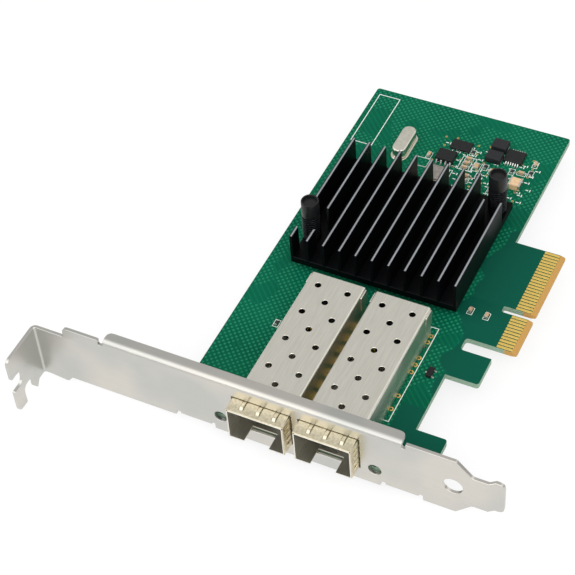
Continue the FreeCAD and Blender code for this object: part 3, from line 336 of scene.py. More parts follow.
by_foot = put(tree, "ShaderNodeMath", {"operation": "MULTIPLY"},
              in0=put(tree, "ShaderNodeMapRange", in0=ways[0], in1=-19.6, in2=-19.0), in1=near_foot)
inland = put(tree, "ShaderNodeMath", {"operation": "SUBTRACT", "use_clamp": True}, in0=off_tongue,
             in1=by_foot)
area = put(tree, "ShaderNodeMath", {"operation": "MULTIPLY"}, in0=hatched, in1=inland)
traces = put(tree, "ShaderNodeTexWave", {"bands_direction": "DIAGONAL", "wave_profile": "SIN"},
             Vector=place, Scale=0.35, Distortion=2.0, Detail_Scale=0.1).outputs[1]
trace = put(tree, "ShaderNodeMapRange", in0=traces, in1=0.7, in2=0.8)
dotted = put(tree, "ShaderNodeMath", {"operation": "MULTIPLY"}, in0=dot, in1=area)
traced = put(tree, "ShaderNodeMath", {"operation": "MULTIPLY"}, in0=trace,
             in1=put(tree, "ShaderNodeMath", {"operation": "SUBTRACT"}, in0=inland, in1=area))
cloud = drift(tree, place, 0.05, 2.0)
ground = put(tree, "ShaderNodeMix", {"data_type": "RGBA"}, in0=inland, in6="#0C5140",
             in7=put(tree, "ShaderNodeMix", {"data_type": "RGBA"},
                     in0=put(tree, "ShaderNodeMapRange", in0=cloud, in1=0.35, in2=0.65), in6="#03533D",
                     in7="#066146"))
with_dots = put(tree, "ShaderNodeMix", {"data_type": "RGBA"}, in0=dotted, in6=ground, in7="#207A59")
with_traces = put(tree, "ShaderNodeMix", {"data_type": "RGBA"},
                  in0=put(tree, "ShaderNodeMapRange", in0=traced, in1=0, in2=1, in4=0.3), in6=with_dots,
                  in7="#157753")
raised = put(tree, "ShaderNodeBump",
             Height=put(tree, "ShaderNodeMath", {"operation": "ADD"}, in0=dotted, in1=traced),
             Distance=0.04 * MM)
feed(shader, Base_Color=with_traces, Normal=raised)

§

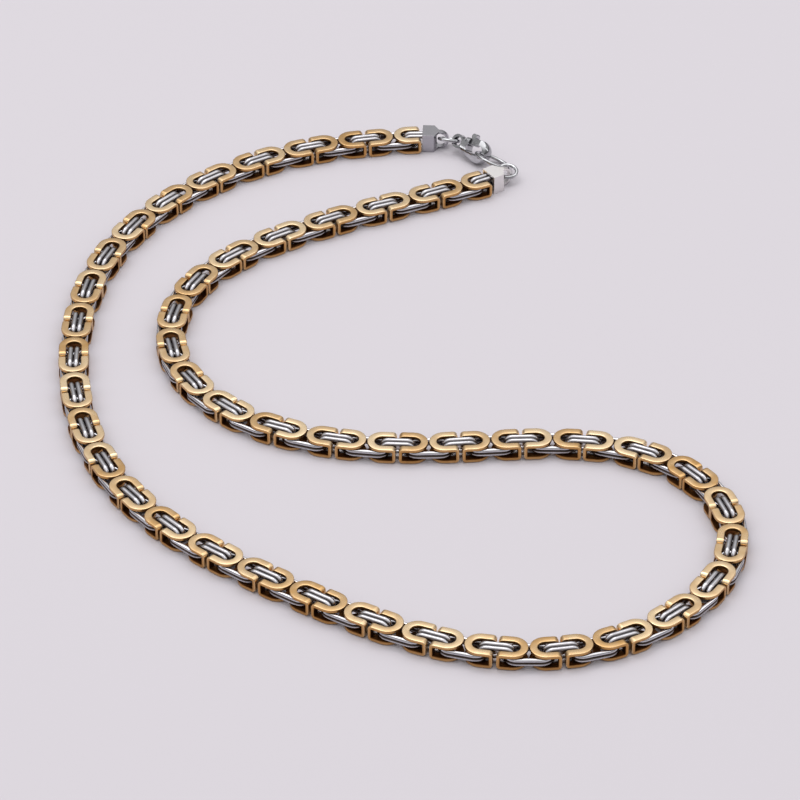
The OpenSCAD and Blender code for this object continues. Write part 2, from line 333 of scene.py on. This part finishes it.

§

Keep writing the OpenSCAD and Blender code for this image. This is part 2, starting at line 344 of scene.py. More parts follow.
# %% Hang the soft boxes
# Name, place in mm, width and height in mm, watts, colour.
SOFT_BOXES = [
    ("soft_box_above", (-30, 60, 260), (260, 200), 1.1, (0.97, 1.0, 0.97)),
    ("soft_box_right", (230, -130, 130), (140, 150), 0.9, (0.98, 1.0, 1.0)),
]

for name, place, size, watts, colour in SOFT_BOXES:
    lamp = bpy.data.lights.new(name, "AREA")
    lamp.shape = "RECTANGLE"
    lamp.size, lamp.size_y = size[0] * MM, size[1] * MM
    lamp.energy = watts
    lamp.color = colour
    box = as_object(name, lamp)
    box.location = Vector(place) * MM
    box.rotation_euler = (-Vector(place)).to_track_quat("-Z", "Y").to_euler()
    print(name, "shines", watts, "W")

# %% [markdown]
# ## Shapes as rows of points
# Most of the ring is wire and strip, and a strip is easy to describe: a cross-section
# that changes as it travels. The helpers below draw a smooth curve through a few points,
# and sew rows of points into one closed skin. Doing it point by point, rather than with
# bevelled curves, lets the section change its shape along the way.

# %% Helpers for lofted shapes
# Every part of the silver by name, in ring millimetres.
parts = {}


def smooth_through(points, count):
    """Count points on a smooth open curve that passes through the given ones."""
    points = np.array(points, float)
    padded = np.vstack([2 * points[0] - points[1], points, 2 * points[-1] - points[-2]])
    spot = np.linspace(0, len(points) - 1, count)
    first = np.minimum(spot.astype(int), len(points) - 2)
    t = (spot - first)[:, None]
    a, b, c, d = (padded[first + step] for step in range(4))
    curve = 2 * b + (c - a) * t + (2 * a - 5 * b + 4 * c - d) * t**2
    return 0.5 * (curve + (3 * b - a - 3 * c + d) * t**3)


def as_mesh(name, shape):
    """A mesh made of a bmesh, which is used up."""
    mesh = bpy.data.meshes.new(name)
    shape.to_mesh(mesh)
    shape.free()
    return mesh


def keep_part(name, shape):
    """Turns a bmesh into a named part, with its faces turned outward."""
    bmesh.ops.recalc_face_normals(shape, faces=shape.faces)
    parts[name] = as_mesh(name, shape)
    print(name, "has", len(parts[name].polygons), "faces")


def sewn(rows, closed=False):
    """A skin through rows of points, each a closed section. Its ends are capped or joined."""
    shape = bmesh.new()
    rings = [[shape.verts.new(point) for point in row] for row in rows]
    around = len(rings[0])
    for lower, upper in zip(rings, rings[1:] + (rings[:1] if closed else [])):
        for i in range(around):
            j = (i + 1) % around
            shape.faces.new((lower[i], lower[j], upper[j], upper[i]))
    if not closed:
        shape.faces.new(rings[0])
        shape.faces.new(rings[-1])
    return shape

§

- _INSTRUCTIONS FOR THE TASK_: Identify and copy the lines holding the word "code".

- _COMPLETED EXERCISE_:
Continue the FreeCAD and Blender code for this object: part 3, from line 336 of scene.py. More parts follow.
The OpenSCAD and Blender code for this object continues. Write part 2, from line 333 of scene.py on. This part finishes it.
Keep writing the OpenSCAD and Blender code for this image. This is part 2, starting at line 344 of scene.py. More parts follow.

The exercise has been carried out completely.